If a solid rocket motor prematurely ignites in the Vehicle Assembly Building, you just lost a key part of your launch infrastructure and can't do anything until you make a new one in a few years. That incidentally should give you a good idea of how screwy NASA can be about risk management.
If that solid rocket motor ruptures shortly after launch, it will create a hotter and more dangerous fireball than a liquid fuel equivalent. Any crew on board would have to have a faster escape system to get further away from the fireball. That means more mass taken away from a payload and more risk to the crew. It also puts deeper constraints on launch trajectories to achieve that "manned certificate".

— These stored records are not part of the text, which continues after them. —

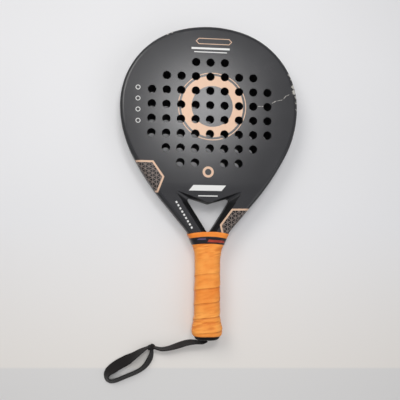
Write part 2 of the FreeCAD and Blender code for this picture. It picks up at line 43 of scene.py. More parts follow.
print("frame loaded", len(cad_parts), "nodes")


def linearColour(hexText):
    # sRGB to linear: c / 12.92 below 0.04045, else ((c + 0.055) / 1.055) to the power 2.4
    parts = [int(hexText[i:i + 2], 16) / 255 for i in (1, 3, 5)]
    return [c / 12.92 if c <= 0.04045 else ((c + 0.055) / 1.055) ** 2.4 for c in parts] + [1.0]


def addNode(tree, kind, inputs=None, output=0, **settings):
    # one shader node with its settings; an input is a value or another node's output
    node = tree.nodes.new("ShaderNode" + kind)
    for name, value in settings.items():
        setattr(node, name, value)
    for key, value in (inputs or {}).items():
        if isinstance(value, bpy.types.NodeSocket):
            tree.links.new(value, node.inputs[key])
        else:
            node.inputs[key].default_value = value
    return node.outputs[output]


def painted(tree, mask, under, colour):
    # a colour laid over another where the mask is 1
    return addNode(tree, "Mix", {0: mask, 6: under, 7: linearColour(colour)}, output=2,
                   data_type="RGBA")


def newMaterial(name, colour, roughness, **sockets):
    # a Principled material whose constants sit on the shader's own sockets
    material = bpy.data.materials.new(name)
    material.use_nodes = True
    tree = material.node_tree
    shader = tree.nodes["Principled BSDF"]
    shader.inputs["Base Color"].default_value = linearColour(colour)
    shader.inputs["Roughness"].default_value = roughness
    for key, value in sockets.items():
        shader.inputs[key.replace("_", " ")].default_value = value
    return material, tree, shader


def inMillimetres(tree, spot):
    # a place in metres times 1000
    return addNode(tree, "VectorMath", {0: spot, 3: 1 / mm}, operation="SCALE")


def objectMillimetres(tree):
    # object coordinates, the fourth output of Texture Coordinate, in millimetres
    return inMillimetres(tree, addNode(tree, "TexCoord", output=3))


def addBump(tree, shader, height, distance, strength=1.0):
    # bump of a height field, its distance in millimetres
    normal = addNode(tree, "Bump", {"Strength": strength, "Distance": distance * mm, "Height": height})
    tree.links.new(normal, shader.inputs["Normal"])


def gridPiece(name, points, material, closeRows=False, closeCols=False, uv=None,
              values=None, capEnds=False):
    # a surface from a rows x columns grid of points in metres: a quad between each four neighbours,
    # joined round the rows or the columns if asked, with one polygon over each open end if asked
    rows, cols = points.shape[:2]
    down = np.arange(rows if closeRows else rows - 1)
    along = np.arange(cols if closeCols else cols - 1)
    i, j = np.meshgrid(down, along, indexing="ij")
    nextI, nextJ = (i + 1) % rows, (j + 1) % cols
    quads = np.stack([i * cols + j, i * cols + nextJ, nextI * cols + nextJ, nextI * cols + j], -1)
    quads = quads.reshape(-1, 4)
    faces = quads.tolist()
    if capEnds:
        faces += [list(range(cols - 1, -1, -1)), list(range((rows - 1) * cols, rows * cols))]
    mesh = bpy.data.meshes.new(name)
    mesh.from_pydata(points.reshape(-1, 3).tolist(), [], faces)
    mesh.polygons.foreach_set("use_smooth", np.ones(len(mesh.polygons), dtype=bool))
    if uv is not None:
        layer = mesh.uv_layers.new(name="weave")
        corner = np.stack([np.stack([i, j], -1), np.stack([i, j + 1], -1),
                           np.stack([i + 1, j + 1], -1), np.stack([i + 1, j], -1)], 2).reshape(-1, 2)
        flat = np.stack([uv[0][corner[:, 0]], uv[1][corner[:, 1]]], -1)
        spare = len(mesh.loops) - len(flat)
        flat = np.concatenate([flat, np.zeros((spare, 2))])
        layer.data.foreach_set("uv", flat.ravel())
    for key, field in (values or {}).items():
        attribute = mesh.attributes.new(key, "FLOAT", "POINT")
        attribute.data.foreach_set("value", np.ascontiguousarray(field, dtype=np.float32).ravel())
    mesh.materials.append(material)
    mesh.update()
    piece = bpy.data.objects.new(name, mesh)
    bpy.context.scene.collection.objects.link(piece)
    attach(piece, "root")
    return piece


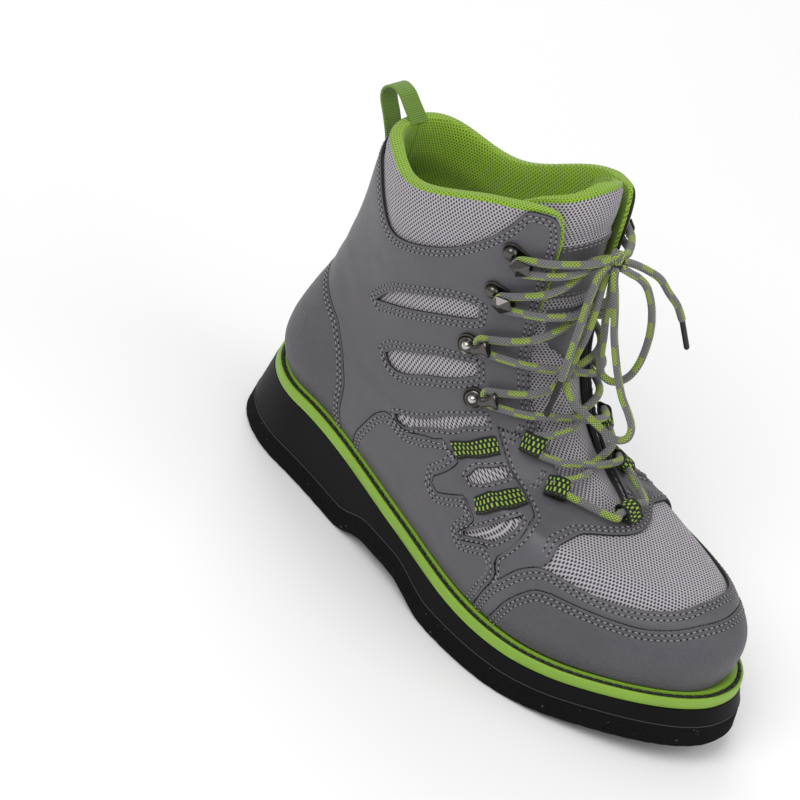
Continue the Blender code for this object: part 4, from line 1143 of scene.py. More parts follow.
def scatter(name: str, shape: bmesh.types.BMesh, frames: Sequence[np.ndarray],
            look: Look) -> bpy.types.Object:
    """Copies of one small shape joined into a piece.

    Args:
        name: the piece's name.
        shape: the shape in millimetres, freed here.
        frames: rows X, Y, Z and centre for each copy.
        look: the finish.

    Returns:
        The new piece.
    """
    local = np.array([v.co[:] for v in shape.verts])
    shape.verts.index_update()
    faces = [[v.index for v in face.verts] for face in shape.faces]
    shape.free()
    frames = np.array(frames)
    points = np.einsum("nk,fkc->fnc", local, frames[:, :3]) + frames[:, None, 3]
    mesh = bpy.data.meshes.new(name)
    polygons = [[k + n * len(local) for k in face] for n in range(len(frames)) for face in faces]
    mesh.from_pydata(metres(points), [], polygons)
    bm = bmesh.new()
    bm.from_mesh(mesh)
    bpy.data.meshes.remove(mesh)
    return finish_piece(name, bm, [look], smooth_angle=80.0)


@dataclass
class Upper:
    """The padded mesh shell with its lime lining, and the leather pieces over it."""

    collar_pad: float = 8.0
    collar_swell: float = 1.6
    skin_gap: float = 1.0
    seam_gap: float = .5
    lime_edge: float = 1.5
    stitch_lines: tuple = (2.0, 4.4)

    def collar_share(self, u: float, v: float) -> float:
        """How far a place is into the padded collar, 0 to 1."""
        seam = mix(COLLAR_SEAM, u)
        return ease(v, seam - .012, seam + .03)

    def outer(self, a: float, v: float) -> float:
        """Height of the shell's outer face: swollen at the collar and in the mesh windows."""
        u = abs(a)
        return self.collar_swell * self.collar_share(u, v) - 2.5 * self.shoulder(v) * ease(u, .29, .35)

    def inner(self, a: float, v: float) -> float:
        """Height of the lining: the wall, thicker at the padded collar."""
        pad = ease(v, .84, .93) * ease(abs(a), .20, .30)
        return -WALL - (self.collar_pad - WALL) * pad + 2.2 * self.shoulder(v) * pad

    @staticmethod
    def shoulder(v: float) -> float:
        """Share of the rim's rounding at a height, 0 below it to 1 at the edge."""
        return min(max((v - .974) / .026, 0.0), 1.0) ** 2

    def edge_line(self) -> np.ndarray:
        """The open edge on the plus side, from the throat's base up and round to the back."""
        base = Sheet.smooth([(u, v) for u, v in THROAT_BASE[:4]])
        sides = [(edge + .0005, v) for v, edge in THROAT_EDGE[:-1] if v > .6]
        rim = [(mix([(v, e) for v, e in THROAT_EDGE], .955), .955), (.195, .985), (.22, .997), (.25, 1.0)]
        flank = Sheet.smooth([tuple(base[-1])] + sides + rim)
        around = [(u, 1.0) for u in np.linspace(.26, 1.0, 110)]
        return np.concatenate([base[:-1], flank, around])

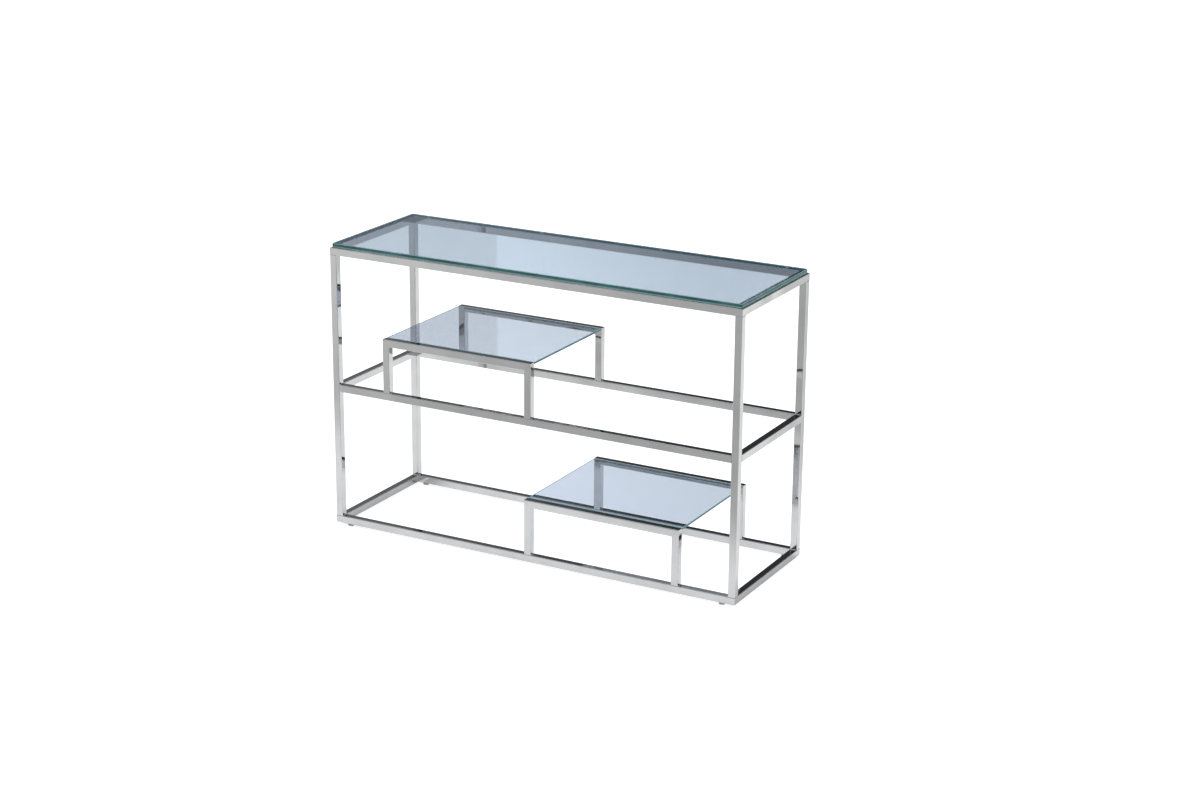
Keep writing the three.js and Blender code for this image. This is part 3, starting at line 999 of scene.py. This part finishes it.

As I mentioned solid rocket motors are heavy. Because they are mounted in vehicle integration, they have to be carried as part of the vehicle stack all the way to the launch pad. You add at least 1,000 tons to the mass of the resulting vehicle and much more than double the weight you have to move (liquid propellants are pumped in on the pad). But if you had used liquid fueled rockets all the way, you could wheel it up on a heavy duty rail, faster and cheaper.
Similarly, they have lower ISP than liquid fuel rockets (though a bit more thrust). You need a higher mass fraction and hence more propellant mass overall for the same dry and payload mass.
Another traditional area of performance deterioration is cost per launch. Currently, I believe they are claiming half a billion per launch. I think, once you include fixed costs per year and the really low launch frequency of three a year, that the revised estimate per launch will end being well on the other side of a billion dollars - and they'll still be at least years away from launching.
By that time, we should have a working Falcon Heavy rocket which puts 50 metric tons in LEO for far less per kg than the SLS can ever manage. I think the SLS at that point will make so little sense politically, economically, and financially, that they'll deep six it.